## TASK OBJECTIVE
Locate the line that contains "Write the FreeCAD" in the entries below, then repeat it and every following line through the line that contains "# Frame: origin", exactly, and no others.

begin GIVEN RECORDS

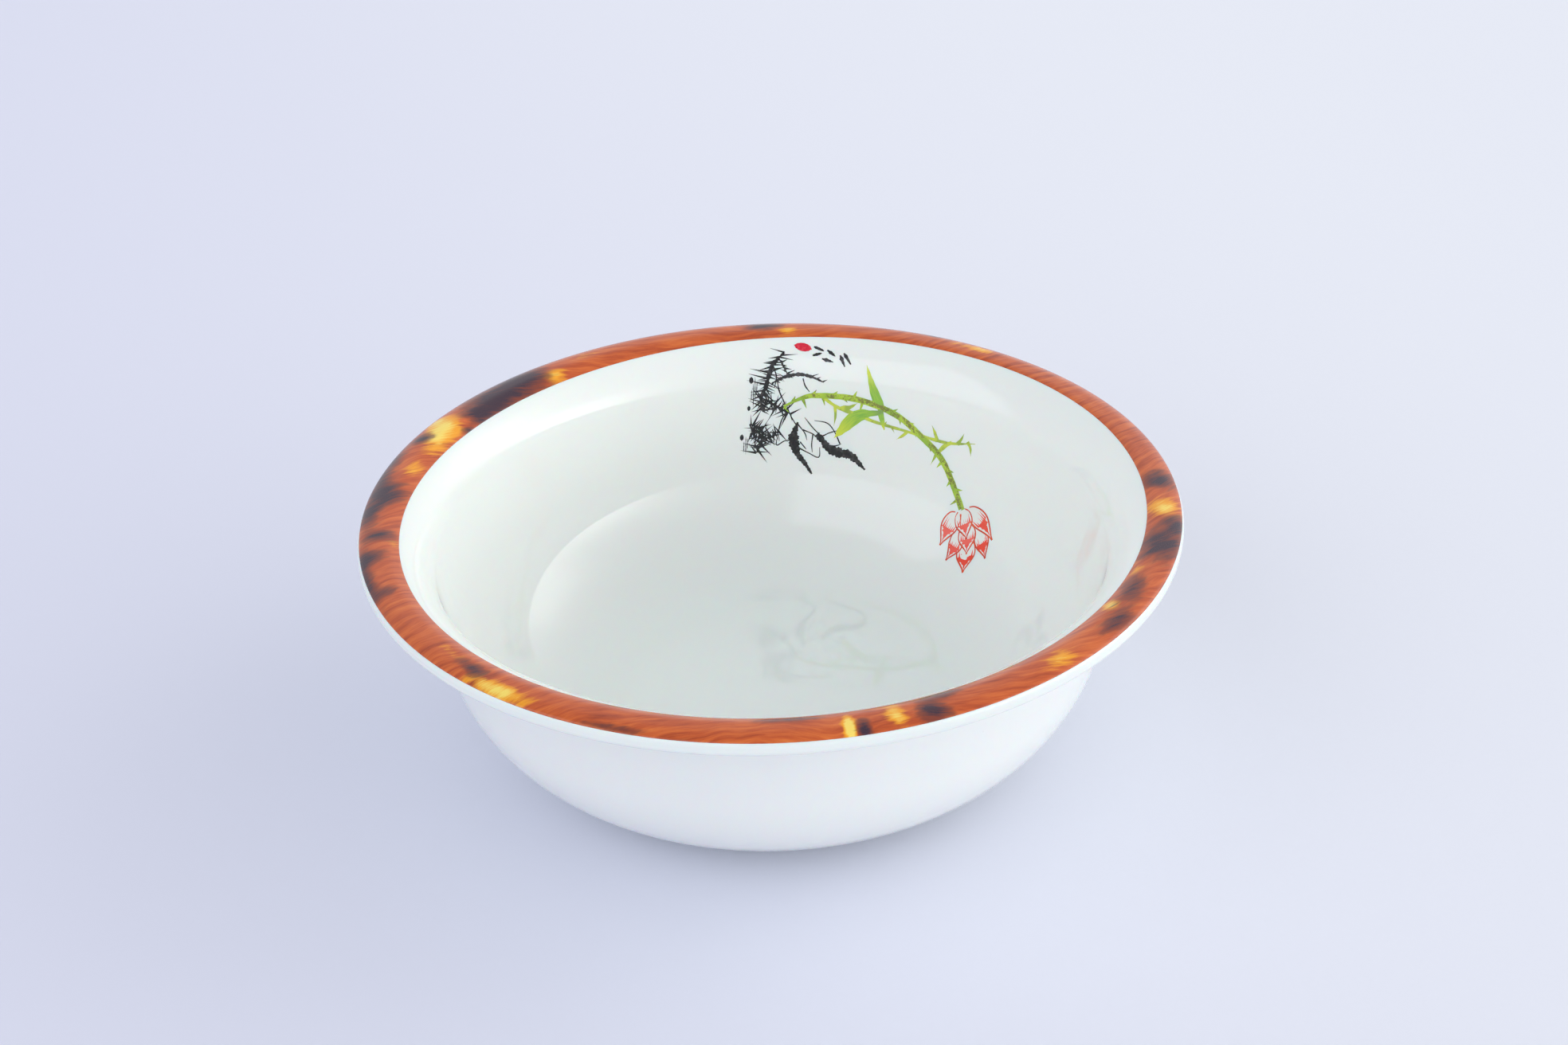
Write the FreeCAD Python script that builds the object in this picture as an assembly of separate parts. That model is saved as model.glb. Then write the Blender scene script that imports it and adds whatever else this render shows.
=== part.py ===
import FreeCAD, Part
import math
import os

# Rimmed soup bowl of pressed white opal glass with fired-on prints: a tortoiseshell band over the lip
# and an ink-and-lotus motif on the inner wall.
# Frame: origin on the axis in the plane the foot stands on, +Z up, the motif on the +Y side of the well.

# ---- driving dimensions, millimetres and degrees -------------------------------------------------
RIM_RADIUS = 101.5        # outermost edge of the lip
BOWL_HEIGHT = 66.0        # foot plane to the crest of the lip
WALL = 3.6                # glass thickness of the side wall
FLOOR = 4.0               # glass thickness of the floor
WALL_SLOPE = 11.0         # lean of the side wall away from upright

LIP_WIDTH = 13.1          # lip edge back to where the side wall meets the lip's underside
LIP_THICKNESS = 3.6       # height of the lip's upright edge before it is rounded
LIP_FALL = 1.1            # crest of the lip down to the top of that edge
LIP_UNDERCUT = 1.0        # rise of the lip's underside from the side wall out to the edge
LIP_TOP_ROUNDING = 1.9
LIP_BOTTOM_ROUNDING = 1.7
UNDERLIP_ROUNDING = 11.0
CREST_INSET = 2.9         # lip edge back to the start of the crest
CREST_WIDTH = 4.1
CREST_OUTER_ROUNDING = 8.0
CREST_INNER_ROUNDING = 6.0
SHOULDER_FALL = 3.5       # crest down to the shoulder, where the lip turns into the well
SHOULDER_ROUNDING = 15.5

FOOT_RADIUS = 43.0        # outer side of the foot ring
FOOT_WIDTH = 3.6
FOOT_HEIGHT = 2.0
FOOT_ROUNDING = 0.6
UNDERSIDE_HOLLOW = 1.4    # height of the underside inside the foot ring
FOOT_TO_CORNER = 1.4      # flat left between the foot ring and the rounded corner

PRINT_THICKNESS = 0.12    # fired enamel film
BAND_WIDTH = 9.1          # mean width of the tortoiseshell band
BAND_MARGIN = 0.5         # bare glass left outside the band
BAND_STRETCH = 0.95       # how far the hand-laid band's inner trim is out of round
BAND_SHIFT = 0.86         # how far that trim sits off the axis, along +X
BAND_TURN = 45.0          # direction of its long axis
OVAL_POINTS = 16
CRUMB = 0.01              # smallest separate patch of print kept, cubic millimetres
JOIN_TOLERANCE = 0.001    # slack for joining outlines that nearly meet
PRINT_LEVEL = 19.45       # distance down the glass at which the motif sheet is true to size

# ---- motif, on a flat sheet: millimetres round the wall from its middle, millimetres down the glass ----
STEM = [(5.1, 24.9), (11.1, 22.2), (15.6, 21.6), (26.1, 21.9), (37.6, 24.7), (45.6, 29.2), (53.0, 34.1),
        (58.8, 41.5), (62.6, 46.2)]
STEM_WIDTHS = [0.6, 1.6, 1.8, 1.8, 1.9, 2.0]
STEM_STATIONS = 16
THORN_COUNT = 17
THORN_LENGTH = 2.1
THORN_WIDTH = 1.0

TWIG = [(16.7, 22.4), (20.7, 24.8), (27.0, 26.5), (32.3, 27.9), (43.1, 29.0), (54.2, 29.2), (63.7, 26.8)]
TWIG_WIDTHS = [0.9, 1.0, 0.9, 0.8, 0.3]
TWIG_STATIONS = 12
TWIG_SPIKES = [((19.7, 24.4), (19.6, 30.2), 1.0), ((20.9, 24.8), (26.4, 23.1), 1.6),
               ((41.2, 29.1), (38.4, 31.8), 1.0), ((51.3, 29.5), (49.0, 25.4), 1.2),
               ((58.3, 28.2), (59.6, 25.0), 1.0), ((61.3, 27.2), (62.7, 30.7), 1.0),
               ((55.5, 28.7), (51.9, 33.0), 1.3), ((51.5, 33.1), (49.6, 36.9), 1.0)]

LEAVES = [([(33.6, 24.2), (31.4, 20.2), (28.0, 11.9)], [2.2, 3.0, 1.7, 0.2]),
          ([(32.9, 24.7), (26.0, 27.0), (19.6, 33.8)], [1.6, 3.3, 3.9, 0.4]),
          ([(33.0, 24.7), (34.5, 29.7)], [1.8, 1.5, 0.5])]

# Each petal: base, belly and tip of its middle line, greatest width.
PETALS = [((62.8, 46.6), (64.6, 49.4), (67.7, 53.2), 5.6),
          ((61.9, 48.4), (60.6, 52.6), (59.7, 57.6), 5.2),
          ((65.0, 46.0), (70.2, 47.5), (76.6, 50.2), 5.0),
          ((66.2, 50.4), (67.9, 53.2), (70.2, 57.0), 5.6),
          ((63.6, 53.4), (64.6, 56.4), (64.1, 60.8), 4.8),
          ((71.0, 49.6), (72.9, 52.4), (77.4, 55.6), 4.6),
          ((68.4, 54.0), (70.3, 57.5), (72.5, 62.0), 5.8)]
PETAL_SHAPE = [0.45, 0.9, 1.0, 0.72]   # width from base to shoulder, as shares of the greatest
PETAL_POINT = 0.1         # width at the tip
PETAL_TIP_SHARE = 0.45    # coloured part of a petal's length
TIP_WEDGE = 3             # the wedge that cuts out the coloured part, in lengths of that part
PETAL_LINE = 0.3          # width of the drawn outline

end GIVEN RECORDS
begin GIVEN RECORDS

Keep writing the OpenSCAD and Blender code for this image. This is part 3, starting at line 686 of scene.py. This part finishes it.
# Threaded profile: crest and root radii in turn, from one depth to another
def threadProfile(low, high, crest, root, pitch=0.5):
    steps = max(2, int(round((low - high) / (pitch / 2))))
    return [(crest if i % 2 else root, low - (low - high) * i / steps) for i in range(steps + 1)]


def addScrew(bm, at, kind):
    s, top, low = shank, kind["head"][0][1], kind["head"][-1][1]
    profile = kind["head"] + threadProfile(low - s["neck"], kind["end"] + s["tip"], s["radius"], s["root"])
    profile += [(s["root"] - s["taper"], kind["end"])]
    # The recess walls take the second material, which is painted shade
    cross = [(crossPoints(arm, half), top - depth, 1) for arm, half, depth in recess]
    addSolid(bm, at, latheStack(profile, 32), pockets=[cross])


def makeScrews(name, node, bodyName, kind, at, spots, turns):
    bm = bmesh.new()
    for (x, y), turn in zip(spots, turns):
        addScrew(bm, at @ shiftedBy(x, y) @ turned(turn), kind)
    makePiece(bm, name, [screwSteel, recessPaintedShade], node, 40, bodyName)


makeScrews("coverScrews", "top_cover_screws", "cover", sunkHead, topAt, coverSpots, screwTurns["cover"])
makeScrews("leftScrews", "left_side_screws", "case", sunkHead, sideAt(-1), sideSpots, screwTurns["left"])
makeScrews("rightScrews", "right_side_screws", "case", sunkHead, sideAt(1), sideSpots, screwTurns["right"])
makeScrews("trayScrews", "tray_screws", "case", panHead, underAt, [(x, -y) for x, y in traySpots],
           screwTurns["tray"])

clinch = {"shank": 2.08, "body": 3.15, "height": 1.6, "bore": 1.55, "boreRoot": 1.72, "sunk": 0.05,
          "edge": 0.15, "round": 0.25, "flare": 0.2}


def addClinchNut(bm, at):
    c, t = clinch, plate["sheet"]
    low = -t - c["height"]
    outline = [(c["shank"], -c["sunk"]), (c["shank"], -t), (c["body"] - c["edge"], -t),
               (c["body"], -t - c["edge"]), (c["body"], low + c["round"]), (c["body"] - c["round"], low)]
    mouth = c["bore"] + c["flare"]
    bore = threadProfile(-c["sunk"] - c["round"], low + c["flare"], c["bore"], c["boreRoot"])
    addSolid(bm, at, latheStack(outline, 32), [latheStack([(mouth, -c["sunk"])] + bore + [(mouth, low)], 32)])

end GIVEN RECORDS

## FULL SOLUTION
Write the FreeCAD Python script that builds the object in this picture as an assembly of separate parts. That model is saved as model.glb. Then write the Blender scene script that imports it and adds whatever else this render shows.
=== part.py ===
import FreeCAD, Part
import math
import os

# Rimmed soup bowl of pressed white opal glass with fired-on prints: a tortoiseshell band over the lip
# and an ink-and-lotus motif on the inner wall.
# Frame: origin on the axis in the plane the foot stands on, +Z up, the motif on the +Y side of the well.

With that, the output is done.